The squeaking of her shoes on the court echoes through the gym. The color of her jersey is different from the rest of her team; the identity of a libero. She dives for the ball, making a save to win the game. She relentlessly pursuits, with nothing but love and energy on the court. 

Angelica Hernandez was named the co-captain of the Lady Patriot Varsity Volleyball team after being on the team for 3 years. As a Junior, Hernandez broke the all-time school record for the most digs in a season, with a total of 301 digs. Along with this personal achievement, Hernandez also helped to lead the team into the playoffs, giving the Lady Patriots the longest consecutive playoff run in the city. Hernandez not only proved herself as an important component to the team this season, but holds a title under her belt that she earned as a sophomore.

“I’m most proud of my ‘most improved’ award during [the] sports banquet in the 2018-2019 season,” Hernandez explained. “I felt that I had pushed myself in improving a lot during that season, and getting that recognition was something that I appreciated deeply.”

Despite Hernandez’s hard-work and accomplishments, getting to where she is now has not been easy.  Her journey has been extremely mentally and physically demanding.

“That year I had an accident which led to my ankle being broken very badly,” Hernandez said. “The feeling of my teammates playing together and getting better while I was on athletic hold for 6 months disappointed me. Although I was saddened, after months of rehab and physical therapy, I was able to get back on the court in great condition.”

Angelica’s display of resilience proves her as a strong athlete, but even the most flexible people struggle with preoccupation. When sports comes between a full schedule, it’s difficult to manage priorities. 

“It is a struggle to balance being an athlete and student at the same time,” Hernandez said. “It ranges between keeping grades on track and knowing that there are other things that need prioritizing other than volleyball. Whether it’s hanging out with friends, or doing something else that you enjoy.”

Regardless of the challenges she faced, Hernandez is determined to provide full support to her team, on and off the court.

“Just by watching her [play] you can see that she fully emerges herself in the game,” junior Alissa Julien said, who plays alongside Hernandez on the Lady Patriot Volleyball team. “She is always hustling and doing whatever it takes to keep the game going, and encourages others to do the same, even when we get down on ourselves. She sets a good model for the team by always giving her all.”

Being on the team not only exposed Hernandez to a new-found love for volleyball, but to the development of new friendships. A team requires good chemistry in order to function well and succeed. For Angelica, these relationships branch farther out than just being teammates. 

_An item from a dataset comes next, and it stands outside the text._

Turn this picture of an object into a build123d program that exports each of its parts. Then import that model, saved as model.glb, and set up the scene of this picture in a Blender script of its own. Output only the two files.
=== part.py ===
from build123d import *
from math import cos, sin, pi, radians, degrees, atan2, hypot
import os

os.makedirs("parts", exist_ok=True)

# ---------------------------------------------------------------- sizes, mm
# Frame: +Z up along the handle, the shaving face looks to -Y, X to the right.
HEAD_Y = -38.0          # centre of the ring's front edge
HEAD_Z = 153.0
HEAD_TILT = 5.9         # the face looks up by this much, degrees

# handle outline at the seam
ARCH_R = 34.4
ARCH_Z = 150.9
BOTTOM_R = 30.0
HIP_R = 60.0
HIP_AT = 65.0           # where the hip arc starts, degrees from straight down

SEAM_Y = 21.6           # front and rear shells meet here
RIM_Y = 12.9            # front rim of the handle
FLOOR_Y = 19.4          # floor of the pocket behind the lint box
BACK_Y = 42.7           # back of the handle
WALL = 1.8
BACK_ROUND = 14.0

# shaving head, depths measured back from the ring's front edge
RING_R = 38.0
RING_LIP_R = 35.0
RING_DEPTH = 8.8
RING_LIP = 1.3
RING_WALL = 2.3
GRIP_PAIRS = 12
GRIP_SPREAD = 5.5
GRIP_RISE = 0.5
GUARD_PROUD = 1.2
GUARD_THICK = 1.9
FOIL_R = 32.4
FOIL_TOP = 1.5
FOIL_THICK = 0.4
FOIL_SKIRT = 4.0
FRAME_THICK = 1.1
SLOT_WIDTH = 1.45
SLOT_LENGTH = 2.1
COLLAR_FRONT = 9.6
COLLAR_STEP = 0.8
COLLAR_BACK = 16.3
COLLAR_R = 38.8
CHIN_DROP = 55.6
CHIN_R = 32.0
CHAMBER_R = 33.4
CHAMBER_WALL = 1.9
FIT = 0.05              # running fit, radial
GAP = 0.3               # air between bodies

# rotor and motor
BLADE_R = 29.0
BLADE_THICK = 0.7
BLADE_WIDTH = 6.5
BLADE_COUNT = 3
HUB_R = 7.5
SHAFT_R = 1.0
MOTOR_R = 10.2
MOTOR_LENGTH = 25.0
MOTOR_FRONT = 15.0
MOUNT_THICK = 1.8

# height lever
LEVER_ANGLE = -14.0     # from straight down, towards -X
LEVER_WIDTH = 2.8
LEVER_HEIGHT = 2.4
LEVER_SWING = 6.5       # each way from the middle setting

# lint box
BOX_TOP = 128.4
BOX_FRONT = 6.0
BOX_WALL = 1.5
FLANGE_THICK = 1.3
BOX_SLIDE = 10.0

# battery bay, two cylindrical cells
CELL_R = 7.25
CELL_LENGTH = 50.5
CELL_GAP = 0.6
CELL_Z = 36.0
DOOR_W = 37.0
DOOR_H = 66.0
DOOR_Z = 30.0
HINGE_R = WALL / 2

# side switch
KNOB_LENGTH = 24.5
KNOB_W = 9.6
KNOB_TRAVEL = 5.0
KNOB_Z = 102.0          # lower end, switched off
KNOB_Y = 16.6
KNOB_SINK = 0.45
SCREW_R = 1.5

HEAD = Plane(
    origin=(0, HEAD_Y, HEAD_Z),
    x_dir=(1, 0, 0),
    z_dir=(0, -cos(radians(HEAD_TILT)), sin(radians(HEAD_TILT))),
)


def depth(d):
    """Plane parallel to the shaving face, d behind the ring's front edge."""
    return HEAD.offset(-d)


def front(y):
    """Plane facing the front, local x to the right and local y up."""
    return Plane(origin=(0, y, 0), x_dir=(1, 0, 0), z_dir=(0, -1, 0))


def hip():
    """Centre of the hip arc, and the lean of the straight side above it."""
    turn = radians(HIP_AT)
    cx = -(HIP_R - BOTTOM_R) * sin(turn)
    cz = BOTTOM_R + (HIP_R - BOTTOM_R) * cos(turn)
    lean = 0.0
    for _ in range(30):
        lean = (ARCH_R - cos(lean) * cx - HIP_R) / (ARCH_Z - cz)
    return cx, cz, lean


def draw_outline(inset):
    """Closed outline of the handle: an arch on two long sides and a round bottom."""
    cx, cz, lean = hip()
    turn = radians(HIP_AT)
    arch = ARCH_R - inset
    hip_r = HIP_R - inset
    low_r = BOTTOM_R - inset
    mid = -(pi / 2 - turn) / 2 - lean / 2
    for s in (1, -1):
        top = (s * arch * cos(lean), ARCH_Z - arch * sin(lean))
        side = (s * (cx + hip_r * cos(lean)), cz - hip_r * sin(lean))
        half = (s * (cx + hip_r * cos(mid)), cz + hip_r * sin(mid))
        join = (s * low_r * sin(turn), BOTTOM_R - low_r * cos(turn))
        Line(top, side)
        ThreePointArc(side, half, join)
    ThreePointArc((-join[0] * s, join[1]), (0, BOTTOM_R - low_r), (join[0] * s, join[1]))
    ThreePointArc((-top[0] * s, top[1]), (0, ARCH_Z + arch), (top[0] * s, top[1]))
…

“The teammates that I play alongside have impacted me tremendously,” Hernandez said.  “The sport requires trust and communication and this has given me some of the best friends I could ask for.”

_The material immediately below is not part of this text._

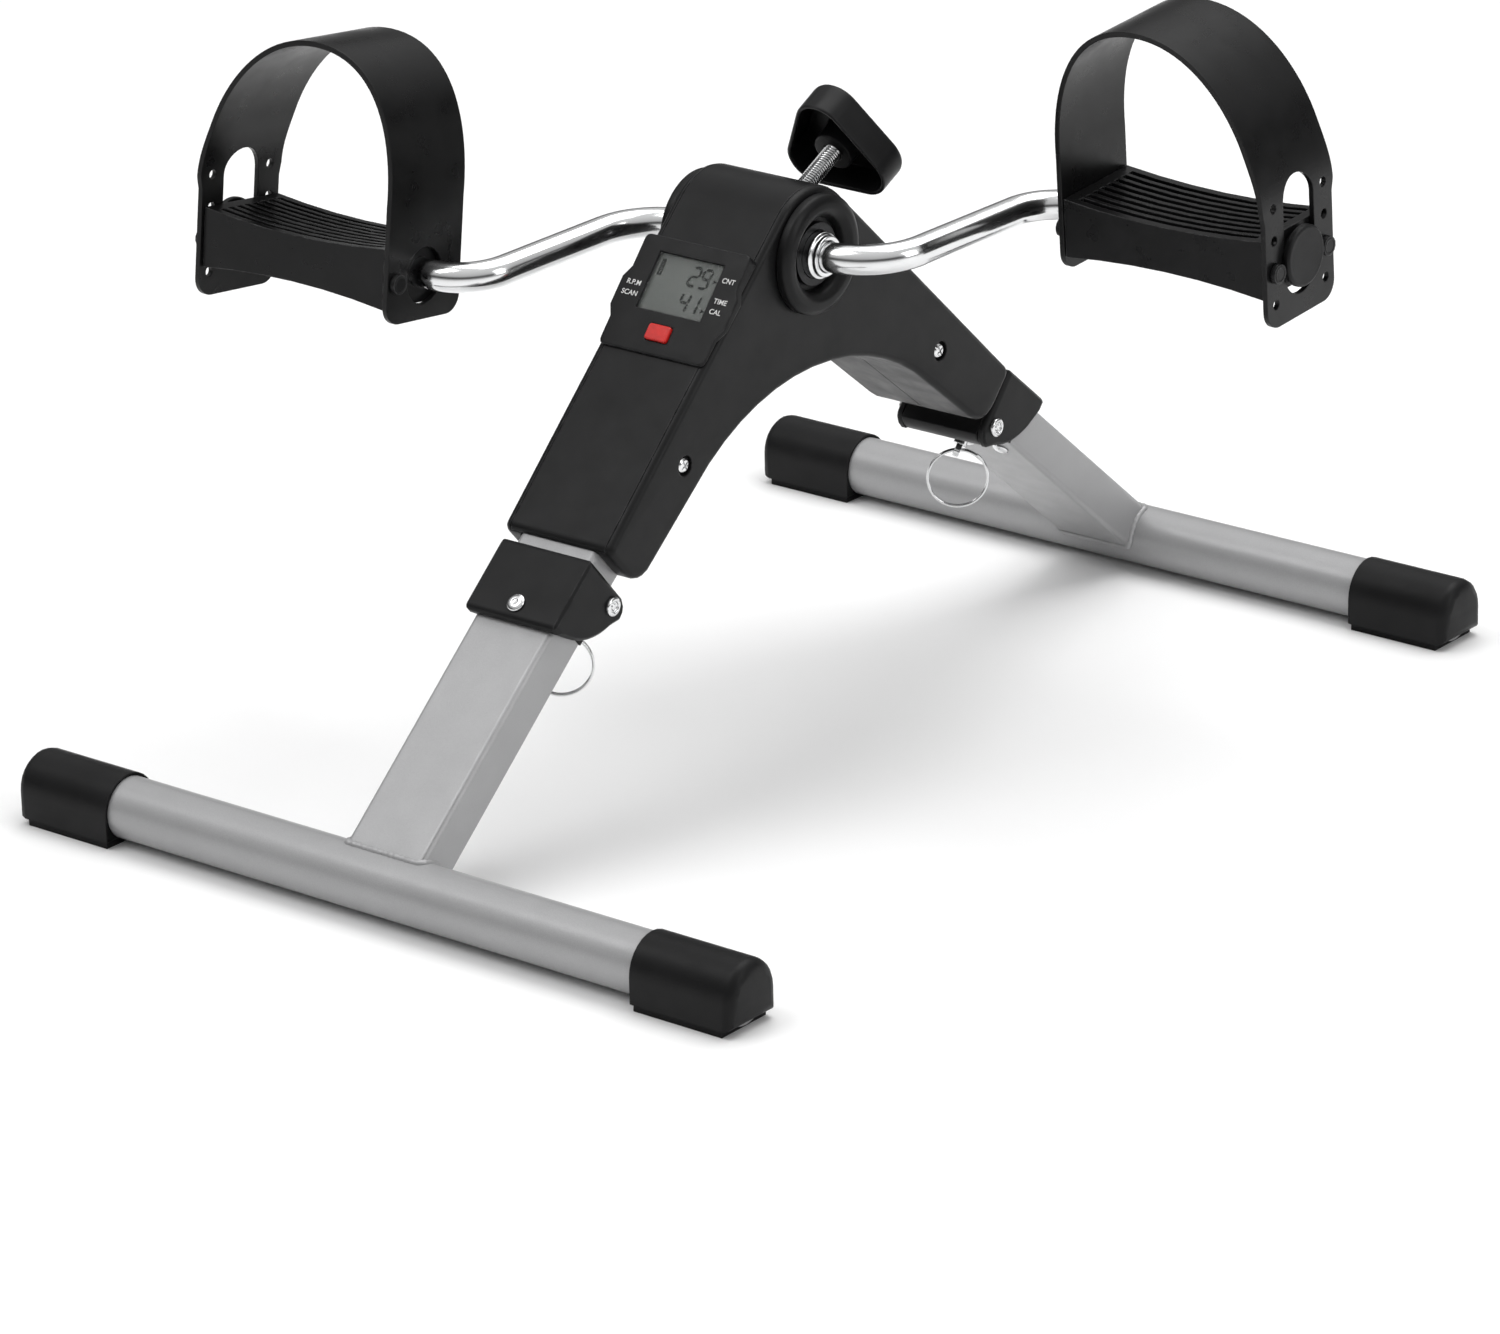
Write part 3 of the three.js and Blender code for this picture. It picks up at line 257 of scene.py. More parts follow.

Hernandez’s devotion stems from her drive to achieve goals and an education the people close to her weren’t capable of achieving. 

“Both my parents have not attended college, but I want to show them and myself that I can be successful and find my passion,” Hernandez said. “I plan to go to college and complete my four years to get my degree.  I want to continue playing volleyball in college because it’s something that I love doing.  My main focus is at Adelphi University to major in biology. My dream job would be working as a surgeon.”

Over 5000 people – including students, teachers, staff, and administrators – are part of the Francis Lewis High School community. One in 5000 is a series that delves into the individual stories of the people in our community.